Give the number of lines containing the word "code", and nothing else.

Provided entries:
----

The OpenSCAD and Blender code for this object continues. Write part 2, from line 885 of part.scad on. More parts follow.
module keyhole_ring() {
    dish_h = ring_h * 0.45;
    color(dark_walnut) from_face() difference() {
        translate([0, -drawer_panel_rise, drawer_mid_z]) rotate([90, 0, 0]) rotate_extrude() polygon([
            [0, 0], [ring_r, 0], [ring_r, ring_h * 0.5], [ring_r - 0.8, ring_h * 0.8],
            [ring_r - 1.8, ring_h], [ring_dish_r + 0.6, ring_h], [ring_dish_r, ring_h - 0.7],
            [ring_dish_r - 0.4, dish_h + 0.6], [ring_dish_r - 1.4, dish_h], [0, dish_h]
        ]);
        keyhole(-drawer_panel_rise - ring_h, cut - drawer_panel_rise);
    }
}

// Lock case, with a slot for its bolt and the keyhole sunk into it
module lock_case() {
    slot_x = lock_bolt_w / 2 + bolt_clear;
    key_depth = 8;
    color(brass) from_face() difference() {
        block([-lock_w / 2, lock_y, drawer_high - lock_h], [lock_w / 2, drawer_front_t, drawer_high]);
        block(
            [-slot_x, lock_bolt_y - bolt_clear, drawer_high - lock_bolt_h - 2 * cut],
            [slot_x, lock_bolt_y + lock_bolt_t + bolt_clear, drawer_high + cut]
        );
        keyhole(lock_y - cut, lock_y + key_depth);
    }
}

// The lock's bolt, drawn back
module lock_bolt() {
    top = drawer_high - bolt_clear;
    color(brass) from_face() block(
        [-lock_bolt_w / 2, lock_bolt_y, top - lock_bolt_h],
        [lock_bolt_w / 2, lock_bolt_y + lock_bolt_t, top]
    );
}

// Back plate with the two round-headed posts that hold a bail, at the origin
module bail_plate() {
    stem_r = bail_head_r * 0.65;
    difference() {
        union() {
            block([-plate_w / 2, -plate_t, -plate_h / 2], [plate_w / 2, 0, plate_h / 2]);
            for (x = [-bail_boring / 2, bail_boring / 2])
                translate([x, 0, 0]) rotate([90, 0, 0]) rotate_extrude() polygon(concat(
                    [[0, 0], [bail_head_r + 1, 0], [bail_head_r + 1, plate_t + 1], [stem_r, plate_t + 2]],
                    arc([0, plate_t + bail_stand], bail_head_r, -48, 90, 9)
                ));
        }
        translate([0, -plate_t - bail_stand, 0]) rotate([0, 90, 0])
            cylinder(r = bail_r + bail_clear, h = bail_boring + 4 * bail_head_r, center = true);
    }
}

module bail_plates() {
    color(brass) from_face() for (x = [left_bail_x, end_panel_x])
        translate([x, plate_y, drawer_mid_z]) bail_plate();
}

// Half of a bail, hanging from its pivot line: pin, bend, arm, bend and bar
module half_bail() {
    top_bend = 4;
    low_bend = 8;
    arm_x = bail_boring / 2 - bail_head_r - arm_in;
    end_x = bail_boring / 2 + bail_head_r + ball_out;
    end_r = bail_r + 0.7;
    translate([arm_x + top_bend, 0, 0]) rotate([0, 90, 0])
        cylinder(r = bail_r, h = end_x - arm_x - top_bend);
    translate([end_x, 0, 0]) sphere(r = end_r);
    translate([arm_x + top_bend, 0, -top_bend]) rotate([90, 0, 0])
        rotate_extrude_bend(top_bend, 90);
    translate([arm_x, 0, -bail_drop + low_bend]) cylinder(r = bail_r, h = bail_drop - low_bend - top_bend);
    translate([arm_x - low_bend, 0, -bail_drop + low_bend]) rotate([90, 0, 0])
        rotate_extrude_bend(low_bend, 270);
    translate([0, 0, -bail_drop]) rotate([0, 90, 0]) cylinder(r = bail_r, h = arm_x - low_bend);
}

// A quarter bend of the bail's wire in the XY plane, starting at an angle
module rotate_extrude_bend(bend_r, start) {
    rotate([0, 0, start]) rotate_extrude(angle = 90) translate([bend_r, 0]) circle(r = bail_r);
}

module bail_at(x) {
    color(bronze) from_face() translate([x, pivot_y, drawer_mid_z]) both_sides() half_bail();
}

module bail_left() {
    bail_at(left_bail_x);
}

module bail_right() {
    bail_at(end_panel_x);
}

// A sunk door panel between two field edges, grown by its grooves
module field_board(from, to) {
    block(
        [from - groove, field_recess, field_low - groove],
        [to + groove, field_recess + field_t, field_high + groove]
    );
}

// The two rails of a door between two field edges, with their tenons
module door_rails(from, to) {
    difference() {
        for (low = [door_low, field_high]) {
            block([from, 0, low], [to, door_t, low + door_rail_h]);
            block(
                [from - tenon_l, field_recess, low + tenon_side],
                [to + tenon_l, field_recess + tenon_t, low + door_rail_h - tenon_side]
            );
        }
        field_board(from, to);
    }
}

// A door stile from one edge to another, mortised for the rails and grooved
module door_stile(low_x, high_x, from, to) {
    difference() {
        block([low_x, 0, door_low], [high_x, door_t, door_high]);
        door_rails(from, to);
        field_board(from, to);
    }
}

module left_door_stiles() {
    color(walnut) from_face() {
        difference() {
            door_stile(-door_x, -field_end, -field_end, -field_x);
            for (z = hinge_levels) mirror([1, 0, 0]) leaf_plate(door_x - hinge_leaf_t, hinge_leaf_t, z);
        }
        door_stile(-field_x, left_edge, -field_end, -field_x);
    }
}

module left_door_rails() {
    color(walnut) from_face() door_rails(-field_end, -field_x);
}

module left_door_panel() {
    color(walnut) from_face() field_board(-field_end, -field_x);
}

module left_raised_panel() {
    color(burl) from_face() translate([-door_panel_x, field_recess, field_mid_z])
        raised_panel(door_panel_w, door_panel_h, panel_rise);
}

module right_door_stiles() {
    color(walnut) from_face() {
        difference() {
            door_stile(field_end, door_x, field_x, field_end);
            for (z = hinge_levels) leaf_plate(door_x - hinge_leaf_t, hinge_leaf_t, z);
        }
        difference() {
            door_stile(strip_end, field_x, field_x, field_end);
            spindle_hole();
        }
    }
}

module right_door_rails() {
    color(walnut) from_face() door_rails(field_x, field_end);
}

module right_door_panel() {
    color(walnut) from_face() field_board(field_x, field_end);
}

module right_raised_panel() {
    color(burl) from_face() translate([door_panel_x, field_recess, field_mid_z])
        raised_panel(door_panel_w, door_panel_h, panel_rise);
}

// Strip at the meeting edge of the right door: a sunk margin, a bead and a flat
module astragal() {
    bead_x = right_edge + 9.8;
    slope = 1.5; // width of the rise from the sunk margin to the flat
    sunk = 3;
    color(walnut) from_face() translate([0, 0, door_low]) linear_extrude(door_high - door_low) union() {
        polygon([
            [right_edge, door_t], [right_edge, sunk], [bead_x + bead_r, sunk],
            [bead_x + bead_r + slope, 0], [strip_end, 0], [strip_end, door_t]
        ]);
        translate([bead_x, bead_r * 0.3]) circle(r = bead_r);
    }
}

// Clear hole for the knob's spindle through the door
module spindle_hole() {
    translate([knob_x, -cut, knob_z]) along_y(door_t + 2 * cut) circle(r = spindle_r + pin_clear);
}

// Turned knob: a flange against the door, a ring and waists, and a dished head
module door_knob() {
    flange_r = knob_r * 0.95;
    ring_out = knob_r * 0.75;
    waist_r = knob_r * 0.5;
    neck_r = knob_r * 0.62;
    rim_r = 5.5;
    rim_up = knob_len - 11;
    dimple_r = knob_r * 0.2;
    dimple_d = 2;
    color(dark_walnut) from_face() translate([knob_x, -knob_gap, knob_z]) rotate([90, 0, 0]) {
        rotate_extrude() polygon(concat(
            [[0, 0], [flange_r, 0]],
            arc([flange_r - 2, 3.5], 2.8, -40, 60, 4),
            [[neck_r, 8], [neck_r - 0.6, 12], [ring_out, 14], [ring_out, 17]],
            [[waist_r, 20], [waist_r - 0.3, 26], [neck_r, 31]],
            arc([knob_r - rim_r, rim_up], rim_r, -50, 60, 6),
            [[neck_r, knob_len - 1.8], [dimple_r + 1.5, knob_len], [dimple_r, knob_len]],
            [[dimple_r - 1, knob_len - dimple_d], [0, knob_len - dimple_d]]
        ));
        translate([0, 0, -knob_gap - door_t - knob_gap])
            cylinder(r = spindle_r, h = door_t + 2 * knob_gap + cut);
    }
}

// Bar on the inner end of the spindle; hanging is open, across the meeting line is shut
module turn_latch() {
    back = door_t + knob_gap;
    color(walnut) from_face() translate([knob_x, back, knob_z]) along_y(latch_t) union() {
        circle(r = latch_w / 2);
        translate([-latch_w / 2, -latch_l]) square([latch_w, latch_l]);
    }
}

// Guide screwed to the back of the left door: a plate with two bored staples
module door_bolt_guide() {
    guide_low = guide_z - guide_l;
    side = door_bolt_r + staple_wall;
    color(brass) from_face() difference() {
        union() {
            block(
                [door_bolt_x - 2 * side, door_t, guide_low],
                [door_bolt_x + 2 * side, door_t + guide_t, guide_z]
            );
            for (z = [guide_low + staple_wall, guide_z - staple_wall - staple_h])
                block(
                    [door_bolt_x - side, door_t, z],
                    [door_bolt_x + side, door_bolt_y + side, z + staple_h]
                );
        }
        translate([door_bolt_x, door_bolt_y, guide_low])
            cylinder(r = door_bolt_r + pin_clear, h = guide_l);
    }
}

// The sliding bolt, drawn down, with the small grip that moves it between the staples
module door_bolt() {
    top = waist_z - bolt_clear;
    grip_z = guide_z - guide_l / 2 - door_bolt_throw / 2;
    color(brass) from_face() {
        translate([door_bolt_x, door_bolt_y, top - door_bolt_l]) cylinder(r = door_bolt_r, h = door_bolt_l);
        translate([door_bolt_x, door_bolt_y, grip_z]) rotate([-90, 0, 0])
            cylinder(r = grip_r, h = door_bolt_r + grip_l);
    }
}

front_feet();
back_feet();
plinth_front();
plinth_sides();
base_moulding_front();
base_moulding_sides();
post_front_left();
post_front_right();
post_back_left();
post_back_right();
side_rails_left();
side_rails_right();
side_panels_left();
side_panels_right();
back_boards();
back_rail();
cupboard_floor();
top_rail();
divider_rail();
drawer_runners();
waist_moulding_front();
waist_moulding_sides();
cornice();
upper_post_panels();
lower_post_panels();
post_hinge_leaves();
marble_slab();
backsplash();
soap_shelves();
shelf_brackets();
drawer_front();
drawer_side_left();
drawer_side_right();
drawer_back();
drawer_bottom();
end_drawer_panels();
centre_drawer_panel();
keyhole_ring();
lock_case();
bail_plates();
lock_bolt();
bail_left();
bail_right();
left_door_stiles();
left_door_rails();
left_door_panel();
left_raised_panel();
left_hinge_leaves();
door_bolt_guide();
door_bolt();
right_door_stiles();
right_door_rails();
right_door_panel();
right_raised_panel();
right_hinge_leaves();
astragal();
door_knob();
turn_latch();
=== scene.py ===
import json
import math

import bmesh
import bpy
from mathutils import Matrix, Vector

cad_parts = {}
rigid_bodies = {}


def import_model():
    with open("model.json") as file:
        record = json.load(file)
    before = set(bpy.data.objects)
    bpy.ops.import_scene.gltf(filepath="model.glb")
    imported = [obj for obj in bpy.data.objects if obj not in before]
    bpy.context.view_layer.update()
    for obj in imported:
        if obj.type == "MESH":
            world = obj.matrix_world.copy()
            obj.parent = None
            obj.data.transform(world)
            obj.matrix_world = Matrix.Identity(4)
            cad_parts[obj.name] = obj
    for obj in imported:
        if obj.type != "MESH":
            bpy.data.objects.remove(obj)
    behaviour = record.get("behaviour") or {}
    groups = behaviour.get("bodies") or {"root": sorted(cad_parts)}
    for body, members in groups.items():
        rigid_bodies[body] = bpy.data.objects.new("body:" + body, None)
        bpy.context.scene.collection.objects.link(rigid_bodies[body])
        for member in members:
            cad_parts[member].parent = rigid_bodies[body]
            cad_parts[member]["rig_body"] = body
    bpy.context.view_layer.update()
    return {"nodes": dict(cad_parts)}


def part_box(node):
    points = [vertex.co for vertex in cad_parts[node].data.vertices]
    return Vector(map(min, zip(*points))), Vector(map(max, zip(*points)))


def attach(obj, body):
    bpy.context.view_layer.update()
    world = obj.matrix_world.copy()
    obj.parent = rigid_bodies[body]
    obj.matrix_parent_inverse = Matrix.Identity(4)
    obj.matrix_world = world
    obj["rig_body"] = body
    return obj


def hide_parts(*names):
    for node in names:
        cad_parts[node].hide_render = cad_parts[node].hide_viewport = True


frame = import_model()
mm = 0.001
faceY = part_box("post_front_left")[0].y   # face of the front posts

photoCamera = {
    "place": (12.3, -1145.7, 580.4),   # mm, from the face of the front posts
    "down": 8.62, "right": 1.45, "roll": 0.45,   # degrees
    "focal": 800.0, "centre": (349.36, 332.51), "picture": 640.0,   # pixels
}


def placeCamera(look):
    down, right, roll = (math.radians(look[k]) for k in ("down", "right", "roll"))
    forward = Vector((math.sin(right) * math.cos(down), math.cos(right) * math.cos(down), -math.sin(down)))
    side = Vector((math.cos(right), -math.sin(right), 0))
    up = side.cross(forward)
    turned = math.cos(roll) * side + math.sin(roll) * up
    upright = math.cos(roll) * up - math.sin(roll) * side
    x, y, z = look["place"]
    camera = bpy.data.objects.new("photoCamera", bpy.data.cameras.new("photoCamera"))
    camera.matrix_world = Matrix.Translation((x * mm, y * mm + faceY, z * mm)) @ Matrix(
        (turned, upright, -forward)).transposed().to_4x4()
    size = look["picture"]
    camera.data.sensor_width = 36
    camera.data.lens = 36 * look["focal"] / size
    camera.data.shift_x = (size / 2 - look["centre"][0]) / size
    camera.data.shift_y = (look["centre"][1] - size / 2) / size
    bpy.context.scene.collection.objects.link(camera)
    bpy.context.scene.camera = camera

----

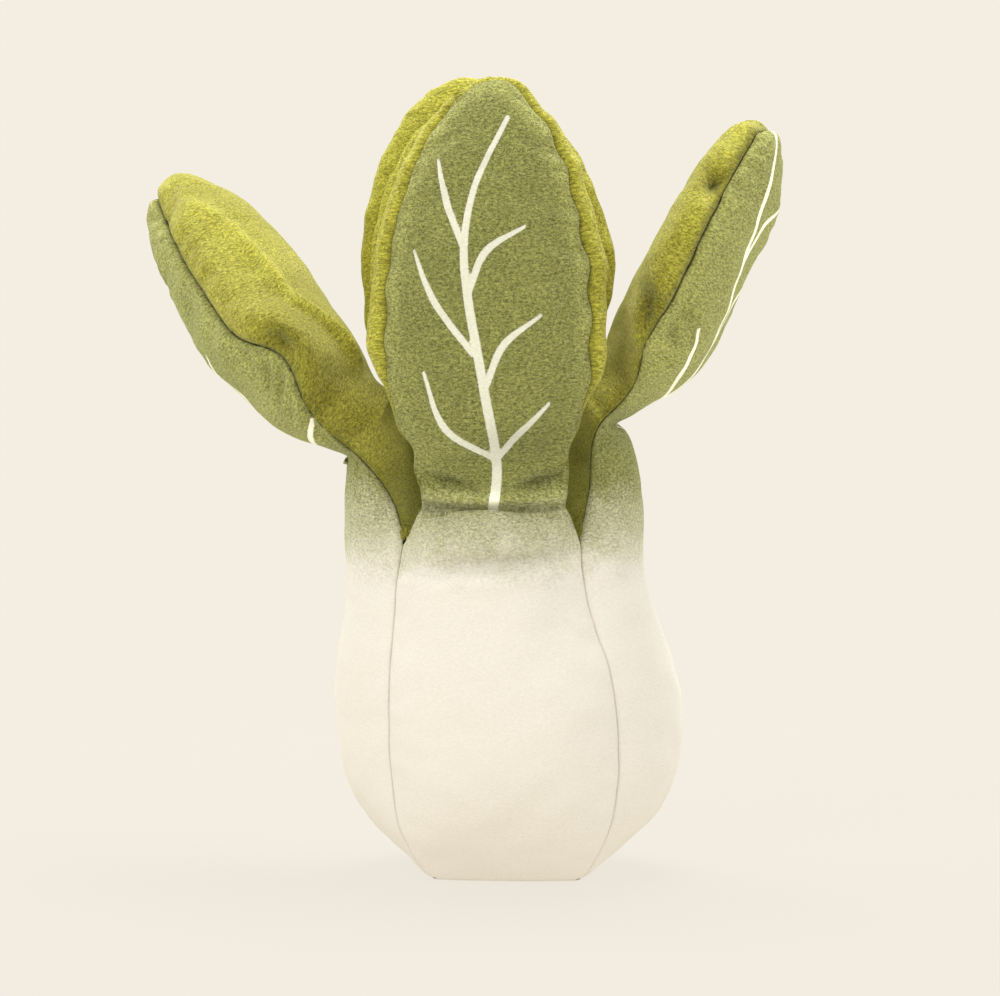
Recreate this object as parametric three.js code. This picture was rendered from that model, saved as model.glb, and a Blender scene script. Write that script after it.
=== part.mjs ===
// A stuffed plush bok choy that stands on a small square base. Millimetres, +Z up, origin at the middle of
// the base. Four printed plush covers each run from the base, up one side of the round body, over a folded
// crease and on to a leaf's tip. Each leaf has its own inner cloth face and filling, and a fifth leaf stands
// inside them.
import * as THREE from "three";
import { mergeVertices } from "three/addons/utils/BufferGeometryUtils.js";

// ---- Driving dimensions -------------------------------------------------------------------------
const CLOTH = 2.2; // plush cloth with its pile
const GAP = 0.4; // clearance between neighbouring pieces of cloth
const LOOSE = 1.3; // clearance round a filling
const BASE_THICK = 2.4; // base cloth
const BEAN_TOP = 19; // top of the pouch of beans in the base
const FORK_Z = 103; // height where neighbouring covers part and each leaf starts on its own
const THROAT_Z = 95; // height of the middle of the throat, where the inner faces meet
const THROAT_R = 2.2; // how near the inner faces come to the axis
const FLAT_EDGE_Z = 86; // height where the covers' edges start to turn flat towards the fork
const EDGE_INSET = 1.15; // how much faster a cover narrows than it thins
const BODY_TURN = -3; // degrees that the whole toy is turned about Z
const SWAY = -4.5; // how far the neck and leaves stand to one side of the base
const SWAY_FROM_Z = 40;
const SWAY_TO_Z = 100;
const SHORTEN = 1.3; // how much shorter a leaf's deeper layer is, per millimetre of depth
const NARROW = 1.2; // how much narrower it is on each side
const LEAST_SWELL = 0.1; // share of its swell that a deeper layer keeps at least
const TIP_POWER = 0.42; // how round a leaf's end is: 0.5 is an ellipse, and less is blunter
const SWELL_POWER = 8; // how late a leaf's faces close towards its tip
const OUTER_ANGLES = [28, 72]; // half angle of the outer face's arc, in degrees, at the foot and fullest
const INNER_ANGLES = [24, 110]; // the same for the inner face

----

Expected answer: 2